--- Given exercise ---
Nothing but the lines from the one containing "t = np.clip(((points" down to the one containing "obj.data.transform(world)", both included, should be echoed, and each exactly as it stands.

(begin)

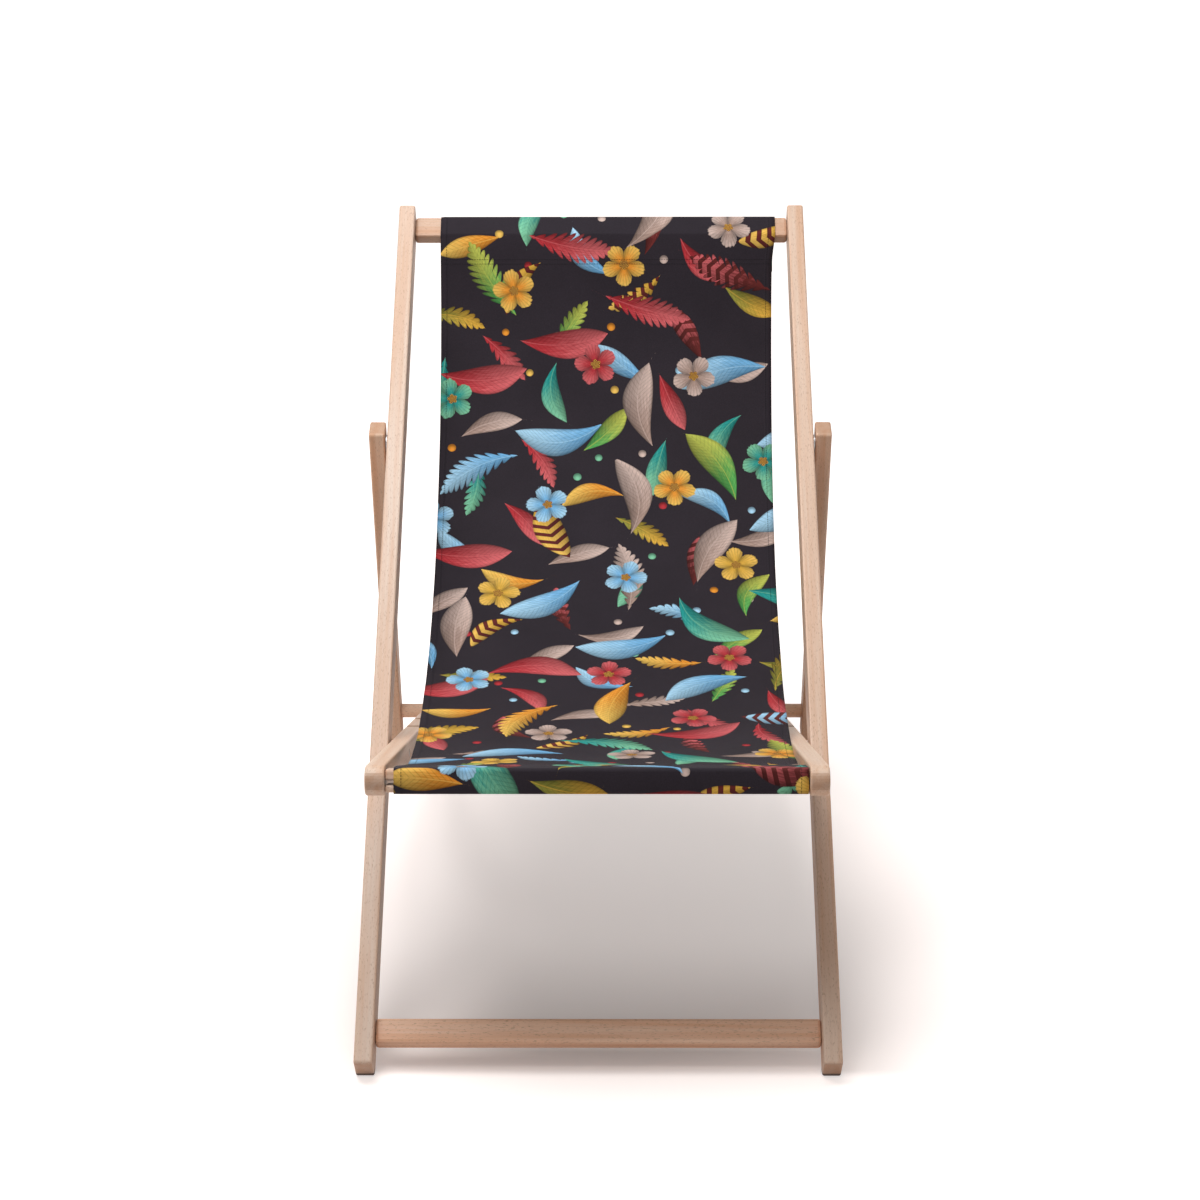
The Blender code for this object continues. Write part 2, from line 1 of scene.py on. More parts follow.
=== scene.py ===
"""Folding wooden deck chair with a printed canvas sling, dressed for a studio photograph.

X runs across the chair, +Y to the back and +Z up, in metres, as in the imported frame.
"""
import math

import bmesh
import bpy
from mathutils import Matrix, Vector, noise
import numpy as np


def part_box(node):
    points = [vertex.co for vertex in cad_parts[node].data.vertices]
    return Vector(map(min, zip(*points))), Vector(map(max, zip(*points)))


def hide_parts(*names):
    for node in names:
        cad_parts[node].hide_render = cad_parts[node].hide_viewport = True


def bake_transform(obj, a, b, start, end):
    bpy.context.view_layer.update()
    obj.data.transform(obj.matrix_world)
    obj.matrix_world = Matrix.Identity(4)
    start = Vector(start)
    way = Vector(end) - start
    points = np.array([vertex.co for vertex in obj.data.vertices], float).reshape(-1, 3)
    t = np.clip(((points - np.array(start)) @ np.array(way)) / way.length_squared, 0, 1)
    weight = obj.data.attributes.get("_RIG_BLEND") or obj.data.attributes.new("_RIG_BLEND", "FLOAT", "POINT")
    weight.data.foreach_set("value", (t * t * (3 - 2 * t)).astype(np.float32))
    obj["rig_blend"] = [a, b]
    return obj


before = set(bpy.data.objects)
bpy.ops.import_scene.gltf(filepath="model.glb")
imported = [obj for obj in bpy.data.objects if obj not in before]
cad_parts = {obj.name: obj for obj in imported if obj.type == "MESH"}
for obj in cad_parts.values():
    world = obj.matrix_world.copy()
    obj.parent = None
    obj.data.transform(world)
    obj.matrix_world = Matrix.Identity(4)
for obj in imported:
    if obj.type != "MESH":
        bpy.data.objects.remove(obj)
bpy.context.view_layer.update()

# Slopes of the three wooden frames in side view
STILE_SLOPE = math.radians(37.487)
RAIL_SLOPE = math.radians(-19.211)
PROP_SLOPE = math.radians(-75.658)

# Sections of the wood, as in the solids: height out of the frame's plane, then width in it
STILE_SECTION = (0.0440, 0.0216)
RAIL_SECTION = (0.0334, 0.0217)
LEG_SECTION = (0.0332, 0.0207)
TOP_BAR_SECTION = (0.0186, 0.0325)
BOTTOM_BAR_SECTION = (0.0200, 0.0300)
UPPER_BATTEN_SECTION = (0.0120, 0.0200)
LOWER_BATTEN_SECTION = (0.0090, 0.0200)
BATTEN_PAIR_SECTION = (0.0253, 0.0200)
STRETCHER_SECTION = (0.0180, 0.0300)
PROP_BAR_SECTION = (0.0195, 0.0195)
TOP_BAR_ROUNDING = 0.0035
BATTEN_ROUNDING = 0.0030

# Boards, each with its frame's slope, its section and its tint, which is partly the board's own tone and
# partly painted light and shade
BOARDS = (("stile_right", STILE_SLOPE, STILE_SECTION, (0.94, 0.985, 1.04)),
          ("stile_left", STILE_SLOPE, STILE_SECTION, (0.99, 0.99, 1.00)),
          ("seat_rail_right", RAIL_SLOPE, RAIL_SECTION, (1.02, 1.04, 1.05)),
          ("seat_rail_left", RAIL_SLOPE, RAIL_SECTION, (1.02, 1.04, 1.05)),
          ("prop_leg_right", PROP_SLOPE, LEG_SECTION, (1.05, 0.98, 0.91)),
          ("prop_leg_left", PROP_SLOPE, LEG_SECTION, (1.00, 0.92, 0.86)))
BOARD_SEED = 5.0
BOARD_SEED_STEP = 3.7

# Bars across the chair, each also with the side that faces the battens' slot, up 1 or down -1, where painted
# shade darkens it
BARS = (("top_bar", STILE_SLOPE, TOP_BAR_SECTION, (0.84, 0.77, 0.72), 0),
        ("bottom_bar", STILE_SLOPE, BOTTOM_BAR_SECTION, (1.16, 1.03, 0.95), 0),
        ("front_batten_upper", RAIL_SLOPE, UPPER_BATTEN_SECTION, (1.00, 1.00, 1.00), -1),
        ("front_batten_lower", RAIL_SLOPE, LOWER_BATTEN_SECTION, (0.95, 0.95, 0.95), 1),
        ("rear_stretcher", RAIL_SLOPE, STRETCHER_SECTION, (0.98, 0.98, 0.98), 0),
        ("prop_bar", PROP_SLOPE, PROP_BAR_SECTION, (1.22, 1.11, 1.02), 0))
BAR_SEED = 11.3
BAR_SEED_STEP = 2.9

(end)

--- Response for this exercise ---
    t = np.clip(((points - np.array(start)) @ np.array(way)) / way.length_squared, 0, 1)
    weight = obj.data.attributes.get("_RIG_BLEND") or obj.data.attributes.new("_RIG_BLEND", "FLOAT", "POINT")
    weight.data.foreach_set("value", (t * t * (3 - 2 * t)).astype(np.float32))
    obj["rig_blend"] = [a, b]
    return obj


before = set(bpy.data.objects)
bpy.ops.import_scene.gltf(filepath="model.glb")
imported = [obj for obj in bpy.data.objects if obj not in before]
cad_parts = {obj.name: obj for obj in imported if obj.type == "MESH"}
for obj in cad_parts.values():
    world = obj.matrix_world.copy()
    obj.parent = None
    obj.data.transform(world)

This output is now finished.